China yesterday said it will ask the World Trade Organization to examine whether European Union charges on imports of Chinese steel fasteners comply with international commerce rules.
China argues that the EU is illegally taxing the screws needed for products from furniture to cars. The action unfairly penalizes the commercial interests of more than 1,700 Chinese fastener producers, the Chinese government says.
The 27-nation EU accuses Chinese manufacturers of breaking trade rules by selling screws at 30 percent to 50 percent below European prices, but China's exporters contend that their screws are weaker and less expensive than those made in Europe.
The dispute between the two trade powers is highly sensitive. China said negotiations with the EU last month in Geneva failed to resolve the disagreement.
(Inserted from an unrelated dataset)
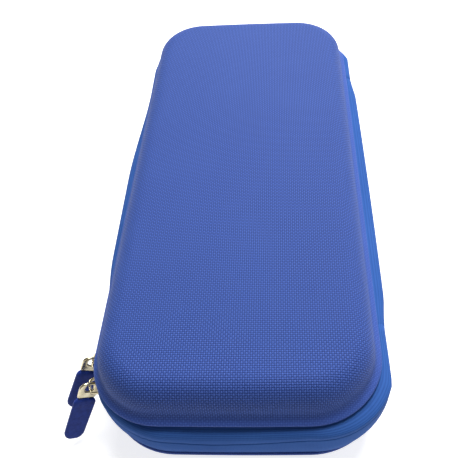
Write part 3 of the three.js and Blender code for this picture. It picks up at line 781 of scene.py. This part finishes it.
def straps():
    """Elastic straps: a leg down into a slit at each side, and a low arch over the barrel."""
    for name, node in (("strap_front_elastic", "strap_front"), ("strap_rear_elastic", "strap_rear")):
        low, high = corner_mm(node, False), corner_mm(node, True)
        thin = STRAP_HALF_THICK
        left, right, top, y = low[0] + thin, high[0] - thin, high[2] - thin, (low[1] + high[1]) / 2
        knee = top - STRAP_ARCH
        leg = smooth_line([(left, low[2]), (left, (low[2] + knee) / 2), (left + 0.1, knee - 1.2),
                           (left + 1.4, knee + 0.3)], 5)
        arch = [(left + (right - left) * t, knee + STRAP_ARCH * math.sin(math.pi * t) ** 0.8)
                for t in np.linspace(0.08, 0.92, 22)]
        line = leg + arch + [(left + right - x, z) for x, z in reversed(leg)]
        half = (high[1] - low[1]) / 2
        edge = STRAP_EDGE + [(a, -b) for a, b in reversed(STRAP_EDGE)]
        section = [(half * a, thin * b) for a, b in edge]
        points, cloth, run = [], [], 0.0
        for k, (x, z) in enumerate(line):
            before, after = line[max(0, k - 1)], line[min(len(line) - 1, k + 1)]
            dx, dz = after[0] - before[0], after[1] - before[1]
            size = math.hypot(dx, dz)
            run += math.dist(line[k], line[k - 1]) if k else 0
            for across, through in section:
                points.append((x - dz / size * through, y + across, z + dx / size * through))
                cloth.append((run, across, 0))
        faces = grid_faces(len(line), len(section), True) + end_caps(len(points), len(section))
        add_piece(name, points, faces, STRAP, "base", [node], cloth)


def mesh_pocket():
    """A net sewn flat round three sides and gathered under elastic at its mouth."""
    low, high = corner_mm("mesh_pocket", False), corner_mm("mesh_pocket", True)
    flange = corner_mm("mesh_pocket_elastic", True)[0]
    wall, mouth = 5.0, 22
    deep, shallow = low[2] + 0.5, high[2] - 0.4
    columns, rows = 61, 121
    xs, ys = np.linspace(low[0] + 0.4, high[0] - 0.4, columns), np.linspace(low[1] + 0.4, high[1], rows)
    points, cloth = [], []
    for y in ys:
        for x in xs:
            inside = min(flange - abs(x), y - low[1] - (high[0] - flange)) / wall
            gather = 0.5 * math.sin(x * 0.75 + 0.8 * math.sin(x * 0.21))
            gather *= ease_in((y - high[1] + mouth) / mouth)
            sag = 0.5 * math.sin(math.pi * (x + high[0]) / (2 * high[0])) * math.cos(y * 0.03)
            z = shallow + (deep - shallow) * ease_in(inside) + (gather - sag) * ease_in(inside * 0.7)
            points.append((x, y, max(z, low[2] - 0.5)))
            cloth.append((x, y, 0))
    net = add_piece("mesh_pocket_net", points, grid_faces(rows, columns), NET, "lid",
                    ["mesh_pocket"], cloth)
    top = corner_mm("mesh_pocket_border", True)[2]
    border_low = corner_mm("mesh_pocket_border", False)
    middle, half = (flange + high[0]) / 2 + 0.1, (high[0] - flange) / 2 - 0.1
    end_y, corner = border_low[1] + half, 3.0
    line = [(middle, high[1] - 0.5 - k * 6) for k in range(30)]
    line = [(x, y) for x, y in line if y > end_y + corner]
    turn = [(middle - corner + corner * math.cos(a), end_y + corner - corner * math.sin(a))
            for a in np.linspace(0, math.pi / 2, 7)]
    across = [(x, end_y) for x in np.linspace(middle - corner - 4, -middle + corner + 4, 14)]
    path = line + turn + across + [(-x, y) for x, y in reversed(turn)] + [(-x, y) for x, y in reversed(line)]
    points, faces = tube([(x, y, top - 0.4) for x, y in path], half, 0.45, 12, (0, 0, 1), 2 / 4)
    border = add_piece("pocket_border_tape", points, faces, BINDING, "lid", ["mesh_pocket_border"],
                       [(y, x, 0) for x, y, z in points])
    e_low, e_high = corner_mm("mesh_pocket_elastic", False), corner_mm("mesh_pocket_elastic", True)
    middle_y, middle_z = (e_low[1] + e_high[1]) / 2, (e_low[2] + e_high[2]) / 2
    path = [(x, middle_y + 0.25 * math.sin(x * 1.3), middle_z + 0.18 * math.sin(x * 2.1))
            for x in np.linspace(e_low[0] + 0.3, e_high[0] - 0.3, 90)]
    points, faces = tube(path, 2.9, 0.85, 14, (0, 0, 1), 2 / 3)
    elastic = add_piece("pocket_elastic_band", points, faces, STRAP, "lid",
                        ["mesh_pocket_elastic"], [(x, y, 0) for x, y, z in points])


# ---- sliders and pulls ----------------------------------------------------------------------------
PULL_TILT, PULL_TWIST = 18, 12
# How far out from its CAD pivot and along the zip each pull hangs, and its lean in degrees.
HANGS = {"rear": (1.1, -0.5, 28), "front": (1.3, 0.4, 31)}
FACE_TO_PIVOT = 2.95
EYE_TOP = 2.6
LINK_HALF_THICK = 0.6


def pivot_frame(joint_name):
    """Axes at a pull's pivot: +X out of the case, +Y along the zip towards the front, +Z up."""
    joint = next(j for j in frame["joints"] if joint_name in j.values())
    along = -Vector(joint["axis"]).normalized()
    up = Vector((0, 0, 1))
    out = along.cross(up)
    axes = Matrix((out, along, up)).transposed().to_4x4()
    return Matrix.Translation(Vector(joint["pos_m"]) / MM) @ axes


def moved(matrix, points):
    """Points carried from a pull's own axes to the case's."""
    return [tuple(matrix @ Vector(p)) for p in points]


def crown_bridge(prefix, axes, out):
    """The bridge on the slider's face that the pull hangs from."""
    foot = -FACE_TO_PIVOT - out - 0.2
    half = [(foot, 3.7), (foot / 2 - 0.6, 3.75), (-0.9, 3.3), (-0.3, 2.5), (-0.15, 1.2)]
    line = smooth_line(half + [(x, -y) for x, y in reversed(half)], 4)
    path = [(x, y, 0) for x, y in line]
    points, faces = tube(path, 0.42, 1.0, 12, (0, 0, 1), 2 / 3)
    name = f"{prefix}_slider_crown"
    add_piece(f"{prefix}_crown_bridge", moved(axes, points), faces, NICKEL, f"{prefix}_slider",
              [name])


def pull_link(prefix, axes):
    """A cast link: an eye that hangs from the crown, and a foot that the tab is moulded onto."""
    side = [(0, EYE_TOP), (-2.6, 2.3), (-4.2, 1.1), (-4.7, -0.6), (-4.6, -2.6), (-4.5, -4.2),
            (-4.4, -5.4), (-3.6, -6.2)]
    outer = smooth_line(side + [(0, -6.5)] + [(-x, z) for x, z in side[:0:-1]] + [(0, EYE_TOP)], 5)[:-1]
    angle = np.unwrap([math.atan2(z, x) for x, z in outer])
    reach = np.hypot([x for x, _ in outer], [z for _, z in outer])
    order = np.argsort(angle)
    steps, around = 64, 14
    points = []
    for k in range(steps):
        a = angle[order[0]] + 2 * math.pi * k / steps
        outside = np.interp(a, angle[order], reach[order], period=2 * math.pi)
        hole = 1.6 + 0.9 * max(0.0, -math.sin(a)) + 0.3 * abs(math.cos(a))
        middle, half = (outside + hole) / 2, (outside - hole) / 2
        for s in range(around):
            b, c = squared_circle(2 * math.pi * s / around, 0.6)
            out = middle + half * b
            points.append((math.cos(a) * out, LINK_HALF_THICK * c, math.sin(a) * out))
    faces = grid_faces(steps, around, True, True)
    name = f"{prefix}_pull_link"
    add_piece(f"{prefix}_link_cast", moved(axes, points), faces, NICKEL, f"{prefix}_pull", [name])


def pull_tab(prefix, axes):
    """A moulded rubber tab, rounded all over, with a shallow thumb hollow on each face."""
    top, length, width, thickness = -5.9, 25.0, 4.7, 1.45
    rows, columns = 40, 32
    points = []
    for r in range(rows + 1):
        t = 0.5 - 0.5 * math.cos(math.pi * r / rows)
        from_end = min(t, 1 - t) * length
        end = min(1.0, from_end / (3.6 + 0.9 * t))
        w = width * (1 - (1 - end) ** 2.4) ** 0.45 if end > 0 else 0.0
        thin = min(1.0, from_end / 1.5)
        h = thickness * (1 - (1 - thin) ** 2.2) ** 0.5 if thin > 0 else 0.0
        for c in range(columns):
            x, y = squared_circle(2 * math.pi * c / columns, 0.62)
            hollow = 1 - 0.16 * (1 - abs(x) ** 2) * ease_in((from_end - 3) / 3)
            taper = 1.14 - 0.14 * t
            points.append((w * x * taper, h * y * hollow, top - t * length))
    faces = grid_faces(rows + 1, columns, True)
    name = f"{prefix}_pull_tab"
    add_piece(f"{prefix}_tab_moulded", moved(axes, points), faces, RUBBER, f"{prefix}_pull",
              [name])


def sliders():
    """The crowns and the pulls of both sliders, each pull hanging askew from its crown."""
    for prefix in ("rear", "front"):
        out, along, degrees = HANGS[prefix]
        slider = pivot_frame(f"{prefix}_pull_swing") @ Matrix.Translation((out, along, 0))
        crown_bridge(prefix, slider, out)
        lean = Matrix.Rotation(-math.radians(degrees), 4, "Y")
        tilt = Matrix.Rotation(math.radians(PULL_TILT), 4, "X")
        twist = Matrix.Rotation(math.radians(PULL_TWIST), 4, "Z")
        hanging = slider @ lean @ tilt @ twist
        pull_link(prefix, hanging)
        pull_tab(prefix, hanging)


def hard_nodes():
    """CAD nodes that show as they are, with softened edges."""
    nodes = {f"{p}_slider_body": (NICKEL, 0.25) for p in ("rear", "front")}
    nodes.update({f"zip_stop_{h}_{e}": (COIL, 0.3) for h in ("upper", "lower") for e in ("front", "rear")})
    for name, (material, edge) in nodes.items():
        node = frame["nodes"][name]
        node.data.materials.clear()
        node.data.materials.append(material)
        bevel = node.modifiers.new("edges", "BEVEL")
        bevel.width, bevel.segments, bevel.limit_method = edge * MM, 2, "ANGLE"


# ---- camera, lights and floor ---------------------------------------------------------------------
def camera():
    """Above and before the near short end, turned and rolled a little."""
    yaw, pitch, roll = -0.116, 0.850, -0.111
    eye = Vector((26.02, -246.554, 278.716)) * MM
    forward = Vector((math.sin(yaw) * math.cos(pitch), math.cos(yaw) * math.cos(pitch), -math.sin(pitch)))
    right = Vector((math.cos(yaw), -math.sin(yaw), 0))
    up = right.cross(forward)
    turned_right = math.cos(roll) * right + math.sin(roll) * up
    turned_up = -math.sin(roll) * right + math.cos(roll) * up
    data = bpy.data.cameras.new("camera")
    data.sensor_width = 36
    data.lens = 48.1
    data.shift_x = -0.035
    data.clip_start, data.clip_end = 0.01, 20
    made = bpy.data.objects.new("camera", data)
    axes = Matrix((turned_right, turned_up, -forward)).transposed().to_4x4()
    made.matrix_world = Matrix.Translation(eye) @ axes
    bpy.context.scene.collection.objects.link(made)
    bpy.context.scene.camera = made


def area_light(name, place, target, size, power):
    """A lamp of a size and power at a place, turned towards a target."""
    data = bpy.data.lights.new(name, "AREA")
    data.shape = "RECTANGLE"
    data.size, data.size_y = size
    data.energy = power
    made = bpy.data.objects.new(name, data)
    made.location = place
    made.rotation_euler = (Vector(target) - Vector(place)).to_track_quat("-Z", "Y").to_euler()
    bpy.context.scene.collection.objects.link(made)


WORLD_LIGHT, WORLD_SEEN = 0.22, 1.0


def studio():
    """Soft light from behind and above. The world is weak as a light, and white where the camera sees it."""
    scene = bpy.context.scene
    scene.view_settings.view_transform = "Standard"
    world = bpy.data.worlds.new("studio")
    scene.world = world
    world.use_nodes = True
    tree = world.node_tree
    background = next(n for n in tree.nodes if n.type == "BACKGROUND")
    background.inputs[0].default_value = (1, 1, 1, 1)
    seen = tree.nodes.new("ShaderNodeLightPath").outputs["Is Camera Ray"]
    strength = tree.nodes.new("ShaderNodeMapRange")
    tree.links.new(seen, strength.inputs[0])
    strength.inputs["To Min"].default_value = WORLD_LIGHT
    strength.inputs["To Max"].default_value = WORLD_SEEN
    tree.links.new(strength.outputs[0], background.inputs[1])
    area_light("key", (0.2, 1.0, 0.95), (0, 0.05, 0.03), (0.9, 0.6), 20)
    area_light("side", (0.9, 0.1, 0.5), (0, 0, 0.03), (0.5, 0.8), 1.5)
    area_light("top", (0.2, 0.3, 1.15), (0, 0, 0), (0.6, 0.6), 16)


def floor():
    """A wide, pale ground that glows a little, so that it shows nearly white."""
    size = 6.0
    points = [(-size, -size, 0), (size, -size, 0), (size, size, 0), (-size, size, 0)]
    s = Shader("floor", 0.9, Emission_Strength=0.75)
    s.surface.inputs["Emission Color"].default_value = (1, 1, 1, 1)
    s.colour(s.mix(s.noise(3, 2), (0.6, 0.6, 0.6), (0.63, 0.63, 0.63)))
    mesh = bpy.data.meshes.new("floor")
    mesh.from_pydata(points, [], [(0, 1, 2, 3)])
    mesh.materials.append(s.material)
    made = bpy.data.objects.new("floor", mesh)
    bpy.context.scene.collection.objects.link(made)


# ---- make everything ------------------------------------------------------------------------------
camera()
studio()
floor()
lid_shell()
base_shell()
linings()
zip_tapes()
hinge_strip()
coils()
bindings()
pads()
straps()
mesh_pocket()
sliders()
hard_nodes()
China will ask that an investigative panel be set up when the WTO's dispute body meets next week, it said in a statement.
"The Chinese government (is) opposed firmly to ... any promotion of trade protectionism," it said.
In January, the EU slapped Chinese exporters with trade charges ranging between 26.5 percent and 85 percent for five years, arguing that selling below cost by Chinese companies prevented European producers from gaining extra market share as sales boomed in recent years.
Brussels claims the antidumping charges on the fasteners were imposed in January in full compliance with WTO rules and with clear evidence of Chinese "wrongdoing."
Chinese screw makers complained in February that the EU's actions would hurt consumers without helping European producers.
Manufacturers from Jiaxing City in Zhejiang Province in eastern China - representing a quarter of Chinese screw exports - say they are unfairly being singled out because they charge the same as Taiwan producers and more than rivals based in Malaysia, Vietnam and India.
Brussels can delay the establishment of a WTO panel only once, meaning a formal investigation could be pushed back until November.